▸ **PROBLEM TO WORK ON**
Return, word for word, the lines from the line holding "const middle = box.getCenter(new" through the line holding "bpy.data.objects.remove(obj)". Include both end lines and no others.

========================

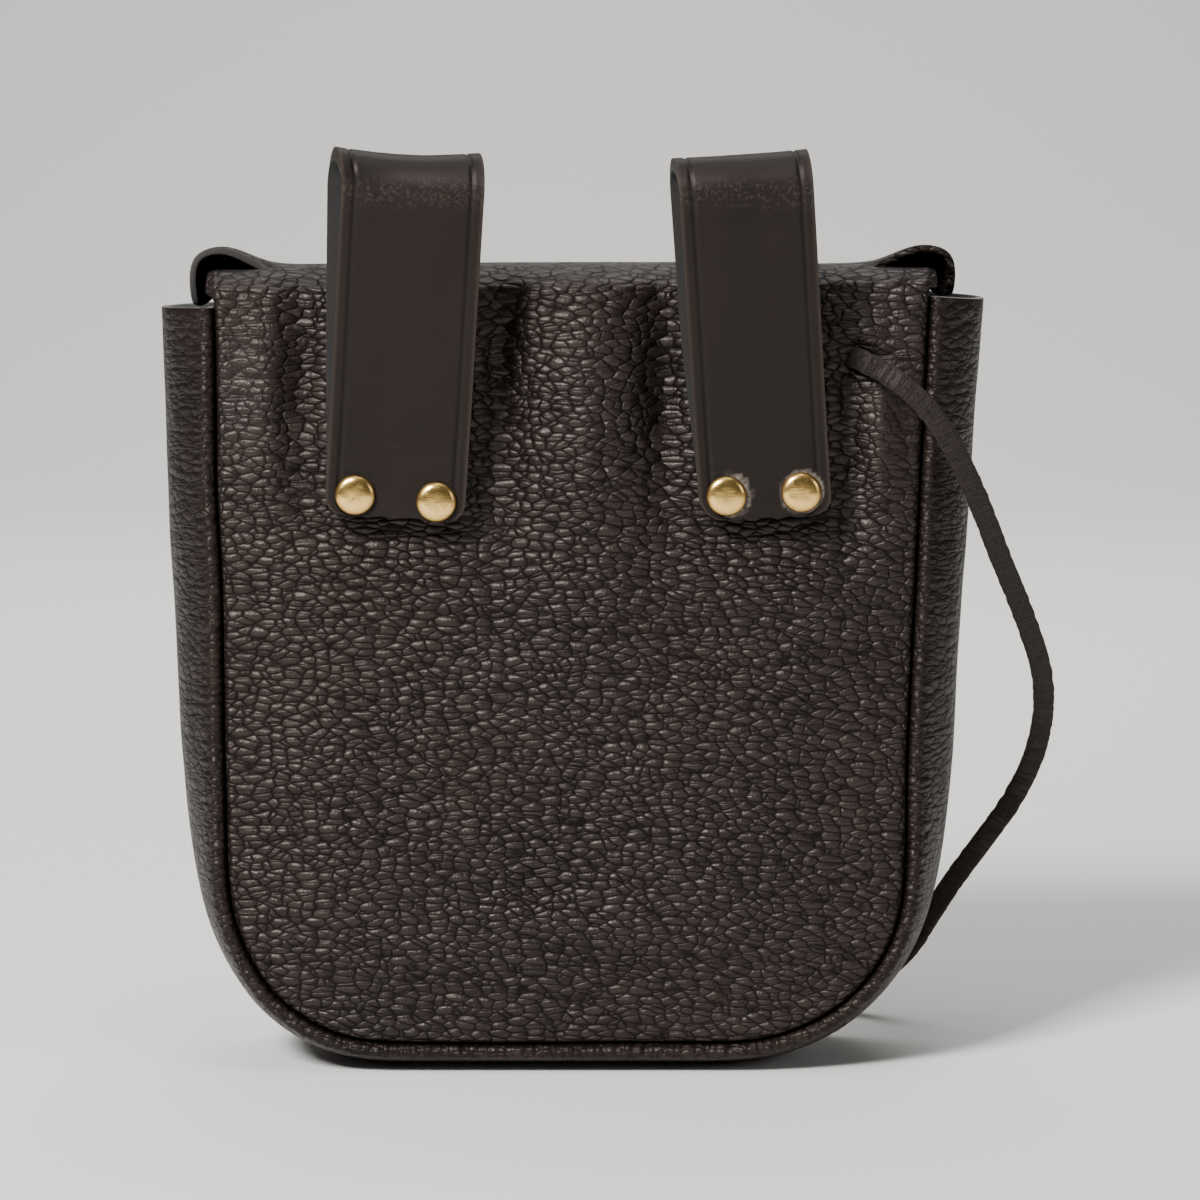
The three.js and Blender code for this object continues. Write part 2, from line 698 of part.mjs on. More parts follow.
// A rivet: domed cap outside, post through both halves and the back, flat cap inside.
function rivetSolid(x, z) {
  const outer = nearPlane - strapLeather / 2 - clearance;
  const inner = backFace(x, z) + panelLeather + clearance;
  const length = inner - outer;
  const profile = [
    ...domeRows.map(({ across, high }) => [capRadius * across, -capHeight * high]),
    [capRadius, -capRim],
    [capRadius, 0],
    [postRadius, 0],
    [postRadius, length],
    [capRadius * innerCap, length],
    [capRadius * innerCap, length + capRim],
    ...innerRows.map(({ across, high }) => [capRadius * across, length + capHeight * high]),
  ];
  const lathe = new THREE.LatheGeometry(profile.map(([r, h]) => new THREE.Vector2(r, h)), capSides);
  lathe.translate(x, outer, z);
  return lathe;
}

// The lace as a flat bar along its route. Its wide face looks towards the belt side, and
// it turns over near its free end, so that it lies flat on the floor.
const layStart = 0.7; // share of the route where it starts to turn over
const layEnd = 0.9;

function laceCurve() {
  const points = laceRoute.map(([x, y, z]) => new THREE.Vector3(x, y, z));
  return new THREE.CatmullRomCurve3(points, false, 'centripetal');
}

function laceStops(from, to, count, extra) {
  const curve = laceCurve();
  return Array.from({ length: count + 1 }, (_, i) => {
    const t = mix(from, to, i / count) / (laceRoute.length - 1);
    const along = curve.getTangent(t);
    const laid = smooth((t - layStart) / (layEnd - layStart)) * Math.PI / 2;
    const across = new THREE.Vector3(0, -Math.cos(laid), Math.sin(laid)).cross(along).normalize();
    const out = new THREE.Vector3().crossVectors(across, along).normalize();
    return { at: curve.getPoint(t), across, out, half: laceWidth / 2 + extra };
  });
}

function laceSolid() {
  return sweptBar(laceStops(0, laceRoute.length - 1, laceSteps, 0), laceThickness, laceEdge);
}

function knotSolid() {
  const start = laceStops(0, 1, 4, 0);
  const back = start[0].at.clone().sub(start[1].at).normalize();
  const knot = new THREE.SphereGeometry(knotRadius, knotSides, knotSides * 2 / 3);
  const reach = knotRadius + clearance;
  const at = start[0].at.clone().addScaledVector(back, reach);
  knot.translate(at.x, at.y, at.z);
  return knot;
}

// Booleans for the rivet holes and the lace slit
const library = await Module();
library.setup();

function toManifold(geometry) {
  const plain = geometry.clone();
  plain.deleteAttribute('normal');
  plain.deleteAttribute('uv');
  const merged = mergeVertices(plain, weldDistance);
  const vertProperties = new Float32Array(merged.attributes.position.array);
  const triVerts = new Uint32Array(merged.index.array);
  return new library.Manifold(new library.Mesh({ numProp: 3, vertProperties, triVerts }));
}

function fromManifold(solid) {
  const { vertProperties, triVerts } = solid.getMesh();
  const geometry = new THREE.BufferGeometry();
  geometry.setAttribute('position', new THREE.Float32BufferAttribute(vertProperties, 3));
  geometry.setIndex(Array.from(triVerts));
  return geometry;
}

const drillLength = 8 * (strapLeather + panelLeather);
const rivetHoles = rivets.map(({ x, z }) => {
  const radius = postRadius + clearance;
  const drill = new THREE.CylinderGeometry(radius, radius, drillLength, drillSides);
  drill.translate(x, nearPlane, z);
  return toManifold(drill);
});
const slitStops = laceStops(slitStart, slitEnd, slitSteps, clearance);
const slitHole = toManifold(sweptBar(slitStops, laceThickness + 2 * clearance, laceEdge));

const cutHoles = (geometry, holes) => {
  const solid = holes.reduce((left, hole) => left.subtract(hole), toManifold(geometry));
  return fromManifold(solid);
};

const leatherColour = 0x2b2421;
const strapColour = 0x33291f;
const brassColour = 0xb98f45;

const pieces = [
  {
    name: 'back_panel',
    geometry: cutHoles(backSheet(), [...rivetHoles, slitHole]),
    colour: leatherColour,
  },
  { name: 'front_panel', geometry: frontSheet(), colour: leatherColour },
  { name: 'gusset', geometry: gussetSheet(), colour: leatherColour },
  ...loops.map((loop) => ({
    name: loop.name,
    geometry: cutHoles(loopSolid(loop), rivetHoles),
    colour: strapColour,
  })),
  ...rivets.map(({ name, x, z }) => ({
    name,
    geometry: rivetSolid(x, z),
    colour: brassColour,
    metalness: 1,
    roughness: 0.35,
  })),
  { name: 'lace', geometry: laceSolid(), colour: strapColour, cord: true },
  { name: 'lace_knot', geometry: knotSolid(), colour: strapColour, cord: true },
];

// The origin is under the middle of the pouch's box, with the lace left out.
const box = new THREE.Box3();
for (const { geometry, cord } of pieces) {
  geometry.computeBoundingBox();
  if (!cord) box.union(geometry.boundingBox);
}
const middle = box.getCenter(new THREE.Vector3());
const group = new THREE.Group();
for (const { name, geometry, colour, metalness = 0, roughness = 0.6 } of pieces) {
  const material = new THREE.MeshStandardMaterial({ color: colour, metalness, roughness });
  const mesh = new THREE.Mesh(geometry, material);
  mesh.name = name;
  group.add(mesh);
}
group.position.set(-middle.x, -middle.y, -box.min.z);

export default group;
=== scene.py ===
"""Finishes a medieval belt pouch of turned leather, seen from its belt side.

The frame gives every place and size. The bag's leather starts from copies of the frame's
solids, and the belt loops, rivets and lace are modelled anew where the frame has them.
"""

import math

import bmesh
import bpy
import numpy as np
from bpy.props import FloatProperty, FloatVectorProperty, PointerProperty
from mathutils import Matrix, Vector, noise


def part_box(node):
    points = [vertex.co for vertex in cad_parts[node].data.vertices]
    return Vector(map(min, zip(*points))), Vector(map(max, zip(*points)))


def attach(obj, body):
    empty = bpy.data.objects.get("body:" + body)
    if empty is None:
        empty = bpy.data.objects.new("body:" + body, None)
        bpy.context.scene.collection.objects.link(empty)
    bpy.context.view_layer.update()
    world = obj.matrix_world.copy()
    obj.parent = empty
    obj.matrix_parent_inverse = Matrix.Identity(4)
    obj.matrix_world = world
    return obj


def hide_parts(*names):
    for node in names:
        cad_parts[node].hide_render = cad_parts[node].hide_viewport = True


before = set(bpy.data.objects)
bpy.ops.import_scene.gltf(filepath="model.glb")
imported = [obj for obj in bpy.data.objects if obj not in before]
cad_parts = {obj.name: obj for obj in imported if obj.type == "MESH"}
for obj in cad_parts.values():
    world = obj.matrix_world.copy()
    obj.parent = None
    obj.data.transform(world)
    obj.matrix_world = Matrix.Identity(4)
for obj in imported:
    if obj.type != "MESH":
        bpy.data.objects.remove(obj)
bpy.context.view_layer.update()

bl_info = {
    "name": "Medieval Belt Pouch",
    "version": (1, 0, 0),
    "blender": (4, 5, 0),
    "location": "View3D > Sidebar > Pouch",
    "description": "Finishes a turned leather belt pouch with belt loops, rivets and a lace",
    "category": "Object",
}

MM = 0.001


def linear(hex_colour):
    """The linear red, green, blue and alpha of an sRGB hex colour."""
    parts = [int(hex_colour[i : i + 2], 16) / 255 for i in (1, 3, 5)]
    return [c / 12.92 if c <= 0.04045 else ((c + 0.055) / 1.055) ** 2.4 for c in parts] + [1]


def smooth(t):
    """A soft step from 0 to 1, for numbers and arrays."""
    t = np.clip(t, 0, 1)
    return t * t * (3 - 2 * t)


# What the frame says about the pouch.
GUSSET_LOW, GUSSET_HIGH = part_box("gusset")
MIDDLE_Y = (GUSSET_LOW.y + GUSSET_HIGH.y) / 2
RIVETS = ["rivet_1", "rivet_2", "rivet_3", "rivet_4"]


def rivet_place(name):
    """The middle of a rivet and the depth of its two ends."""
    low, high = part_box(name)
    return (low.x + high.x) / 2, (low.z + high.z) / 2, low.y, high.y


class PouchSizes(bpy.types.PropertyGroup):
    grain_width: FloatProperty(
        name="Grain width",
        description="Width of one pebble of the grain",
        default=3.5 * MM,
        subtype="DISTANCE",
    )
    grain_height: FloatProperty(
        name="Grain height",
        description="Height of one pebble of the grain",
        default=1.7 * MM,
        subtype="DISTANCE",
    )
    wrinkle_step: FloatProperty(
        name="Wrinkle step",
        description="Distance between the cross wrinkles of the seam rolls",
        default=1.9 * MM,
        subtype="DISTANCE",
    )
    warp: FloatProperty(
        name="Warp",
        description="How far the bag's leather wanders from its even shape",
        default=0.7 * MM,
        subtype="DISTANCE",
    )
    groove_inset: FloatProperty(
        name="Groove inset",
        description="Distance of the edge crease from the edge of a belt loop",
        default=2.7 * MM,
        subtype="DISTANCE",
    )
    groove_depth: FloatProperty(
        name="Groove depth",
        description="Depth of the edge crease of a belt loop",
        default=0.32 * MM,
        subtype="DISTANCE",
    )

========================

▸ **TASK SOLUTION**
const middle = box.getCenter(new THREE.Vector3());
const group = new THREE.Group();
for (const { name, geometry, colour, metalness = 0, roughness = 0.6 } of pieces) {
  const material = new THREE.MeshStandardMaterial({ color: colour, metalness, roughness });
  const mesh = new THREE.Mesh(geometry, material);
  mesh.name = name;
  group.add(mesh);
}
group.position.set(-middle.x, -middle.y, -box.min.z);

export default group;
=== scene.py ===
"""Finishes a medieval belt pouch of turned leather, seen from its belt side.

The frame gives every place and size. The bag's leather starts from copies of the frame's
solids, and the belt loops, rivets and lace are modelled anew where the frame has them.
"""

import math

import bmesh
import bpy
import numpy as np
from bpy.props import FloatProperty, FloatVectorProperty, PointerProperty
from mathutils import Matrix, Vector, noise


def part_box(node):
    points = [vertex.co for vertex in cad_parts[node].data.vertices]
    return Vector(map(min, zip(*points))), Vector(map(max, zip(*points)))


def attach(obj, body):
    empty = bpy.data.objects.get("body:" + body)
    if empty is None:
        empty = bpy.data.objects.new("body:" + body, None)
        bpy.context.scene.collection.objects.link(empty)
    bpy.context.view_layer.update()
    world = obj.matrix_world.copy()
    obj.parent = empty
    obj.matrix_parent_inverse = Matrix.Identity(4)
    obj.matrix_world = world
    return obj


def hide_parts(*names):
    for node in names:
        cad_parts[node].hide_render = cad_parts[node].hide_viewport = True


before = set(bpy.data.objects)
bpy.ops.import_scene.gltf(filepath="model.glb")
imported = [obj for obj in bpy.data.objects if obj not in before]
cad_parts = {obj.name: obj for obj in imported if obj.type == "MESH"}
for obj in cad_parts.values():
    world = obj.matrix_world.copy()
    obj.parent = None
    obj.data.transform(world)
    obj.matrix_world = Matrix.Identity(4)
for obj in imported:
    if obj.type != "MESH":
        bpy.data.objects.remove(obj)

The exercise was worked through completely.